Fukuyama koto is a Japanese harp, koto, produced in Fukuyama, Hiroshima prefecture. Most of the koto produced in Japan are made in Fukuyama, which is where the coastal view of the city inspired one of the most well-known koto songs, Haru no Umi (Spring Sea). This instrument is distinguished not only for its superb sound, but also for its magnificent decoration and beautiful wood grain. High quality paulownia wood is used by skilled craftsmen, and this craft is reputed to be the best koto made in Japan. Fukuyama koto is the only instrument in Japan designated as a traditional craft. The inside of the main body is carefully carved with repetitive patterns, which improves the sound quality. One of the common carved designs is a hemp leaf pattern, which is often found on high-end instruments. A technique called maki-e, using a fine brush to paint a picture with lacquer on the surface of a piece, then sprinkling gold powder on the design before it dries, is an important lacquerware technique for decorating this craft. The side parts of the koto are decorated with maki-e, adding an elegant and delicate touch.

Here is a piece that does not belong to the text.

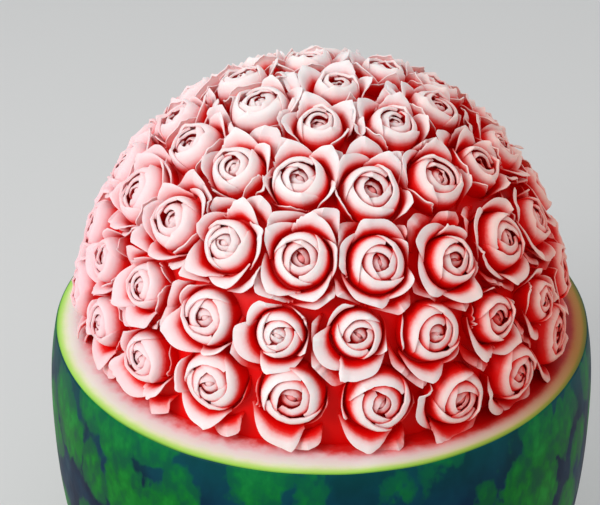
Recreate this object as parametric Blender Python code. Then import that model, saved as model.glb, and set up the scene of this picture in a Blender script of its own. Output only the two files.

The history of Fukuyama koto dates back to the early Edo period (1603-1868), when Katsunari MIZUNO, a cousin of Ieyasu TOKUGAWA*, built a castle in Fukuyama, former Bingo province (now Hiroshima). Fukuyama became a wealthy castle town with the support of successive feudal lords of the Mizuno, Matsudaira, and Abe families, and traditional Japanese music performance was very popular. At the end of the Edo period, a koto master named Koto KUZUHARA, received praise for introducing the Kyoto's playing style and music to Fukuyama. Demand increased for this craft because of its excellent sound and value as a traditional craft. Fukuyama koto became known as the epitome of a high-end koto. In the early Meiji period (1868-1912), full-scale industrial production started, followed by efforts to improve the manufacturing processes, and the region established its position as Japan’s leading production center. By around 1970, about thirty thousand koto were made every year, but this has dropped to around three thousand now. The production area manufactures lightweight and easy-to-handle koto without compromising the quality, and hosts national koto music competitions for elementary and junior high school students, to keep the tradition of koto playing alive. On June 6, Music of Japan Day, a commemoration for koto that have been used in concerts or practice for many years is held in Tomonoura, Fukuyama.

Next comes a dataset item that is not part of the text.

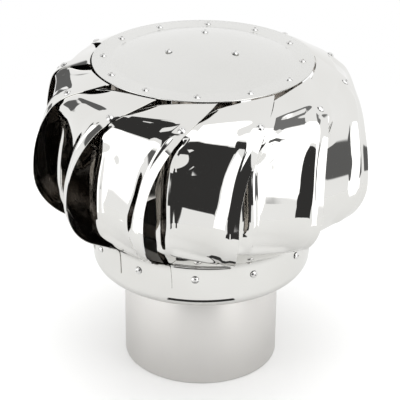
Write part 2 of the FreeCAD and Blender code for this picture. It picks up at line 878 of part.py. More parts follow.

*Tokugawa founded the Tokugawa shogunate, the feudal military government in place during the entire Edo period.
General Production Process
- 1. Preparing the wood
The production process of Fukuyama koto starts from inspecting and selecting freshly cut timber. Paulownia from Japan and North America is mainly used. The diameter of the top log-end measures four to six hundred millimeters. Logs with a slightly curved shape are appreciated, and experienced craftsmen will check for curves, annual rings, and burls, all of which will affect the strength of the final instrument. Selected logs are marked with ink lines and the best way to saw them into planks is decided. To decide on the width, both sides of the logs are roughly cut, and then the main body, and backboard are cut with specialty saws.
- 2. Drying
The cut wood is left to dry outdoors for one to three years, including the rainy seasons. This natural process stabilizes the wood, preventing warping or irregularity in the finished product. Leaving the wood outside for a long time also removes lye. Drying is an important process, and after natural drying the planks are dried artificially.
- 3. Making the main body
The main body is made in the following order: gouging, carving, attaching the backboard, scorching, and polishing. Gouging is rough planing using a planer and processing the fittings. After this, the interior of the main body is carved. Depending on the grade of koto, patterns like reed screens or zigzag patterns are carved with a chisel. Pattern carving is detailed work that requires care and attention. In the next step, the backboard which acts as a resonating board is cut, shaped and attached, marking the end of the basic wood assembly stage. The wood surface is then scorched with a red-hot iron, which gives the color and texture unique to Fukuyama koto. For polishing, any carbide left from the scorching is removed and the body is polished to a deep luster.
- 4. Decoration
Next, the instrument is decorated. The koto has many small parts requiring complicated and delicate decorating techniques, which is why the decoration of the instrument takes up most of the time of the whole production process. The main parts are strips on each side of the fixed bridges, the saddle of the bridge, surface end oak leaf design, and dragon’s tongue on the side end. Other decorative parts are a round window, front legs, back legs, and bridges. A beautiful well-finished koto will have traditional decoration techniques like inlay, maki-e, or wood marquetry. For splendid maki-e applied on the dragon’s tongue, the techniques of raised lacquer work, flat lacquer work, or burnished maki-e are used. Oak leaf decoration is also a key design feature of Fukuyama koto.
- 5. Finishing
After attaching metal fittings, the koto level is balanced by adjusting the front legs. A final careful inspection and tuning of the instrument are done before being certified as a traditionally made Fukuyama koto of the highest standard.